*Data provided*
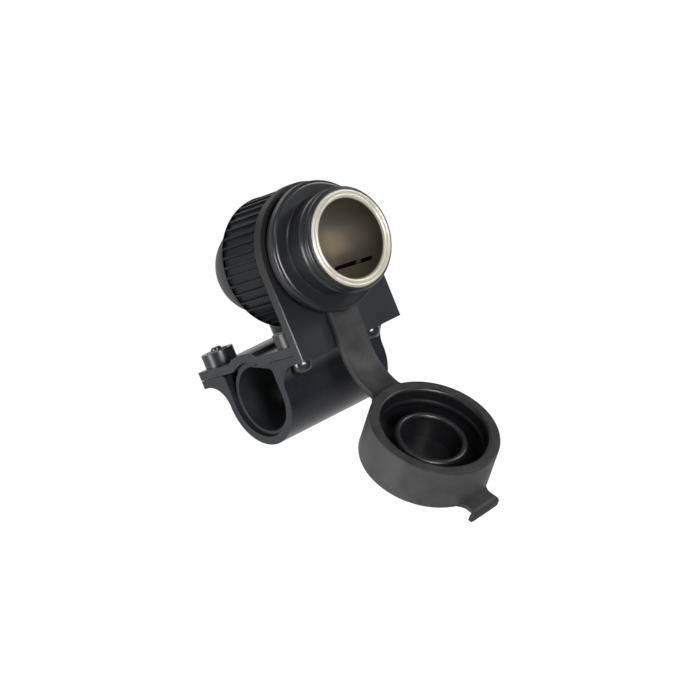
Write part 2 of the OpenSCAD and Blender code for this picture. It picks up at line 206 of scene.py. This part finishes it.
paper.tree.links.new(pick.outputs[0], paper.tree.nodes["Material Output"].inputs["Surface"])
floor_mesh.materials.append(paper.material)

# Room: white to the camera only. The object is lit by, and but for a trace mirrors, a dim
# room with a bright wall behind it and a pale ceiling, which keeps dark plastic dark.
world = bpy.data.worlds.new("room")
bpy.context.scene.world = world
world.use_nodes = True
room = world.node_tree
room.nodes["Background"].inputs["Color"].default_value = (1, 1, 1, 1)
rays = room.nodes.new("ShaderNodeLightPath").outputs
way = room.nodes.new("ShaderNodeSeparateXYZ")
room.links.new(room.nodes.new("ShaderNodeTexCoord").outputs["Generated"], way.inputs[0])
up = Wire(room, way.outputs["Z"])
wall = Wire(room, way.outputs["Y"]).ramp(0.0, 0.8) * (1 - up.ramp(0.15, 0.6) * 0.75)
seen = Wire(room, rays["Is Camera Ray"]) + Wire(room, rays["Is Transmission Ray"])
seen = seen + Wire(room, rays["Is Glossy Ray"]) * 0.04
level = seen + 0.10 + wall * 0.80 + up.ramp(0.2, 0.9) * 0.16
room.links.new(level.clamp().socket, room.nodes["Background"].inputs["Strength"])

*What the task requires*
Each line of the listing should be copied exactly.

*Result*
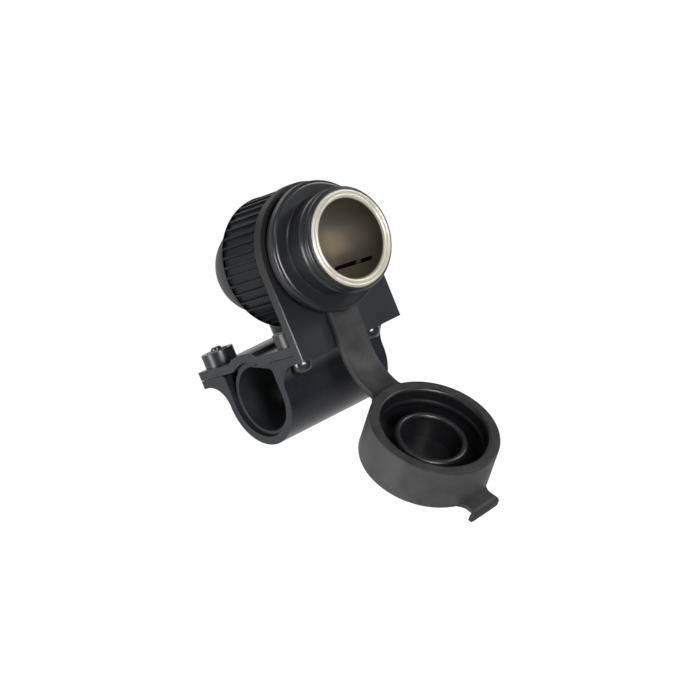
Write part 2 of the OpenSCAD and Blender code for this picture. It picks up at line 206 of scene.py. This part finishes it.
paper.tree.links.new(pick.outputs[0], paper.tree.nodes["Material Output"].inputs["Surface"])
floor_mesh.materials.append(paper.material)

# Room: white to the camera only. The object is lit by, and but for a trace mirrors, a dim
# room with a bright wall behind it and a pale ceiling, which keeps dark plastic dark.
world = bpy.data.worlds.new("room")
bpy.context.scene.world = world
world.use_nodes = True
room = world.node_tree
room.nodes["Background"].inputs["Color"].default_value = (1, 1, 1, 1)
rays = room.nodes.new("ShaderNodeLightPath").outputs
way = room.nodes.new("ShaderNodeSeparateXYZ")
room.links.new(room.nodes.new("ShaderNodeTexCoord").outputs["Generated"], way.inputs[0])
up = Wire(room, way.outputs["Z"])
wall = Wire(room, way.outputs["Y"]).ramp(0.0, 0.8) * (1 - up.ramp(0.15, 0.6) * 0.75)
seen = Wire(room, rays["Is Camera Ray"]) + Wire(room, rays["Is Transmission Ray"])
seen = seen + Wire(room, rays["Is Glossy Ray"]) * 0.04
level = seen + 0.10 + wall * 0.80 + up.ramp(0.2, 0.9) * 0.16
room.links.new(level.clamp().socket, room.nodes["Background"].inputs["Strength"])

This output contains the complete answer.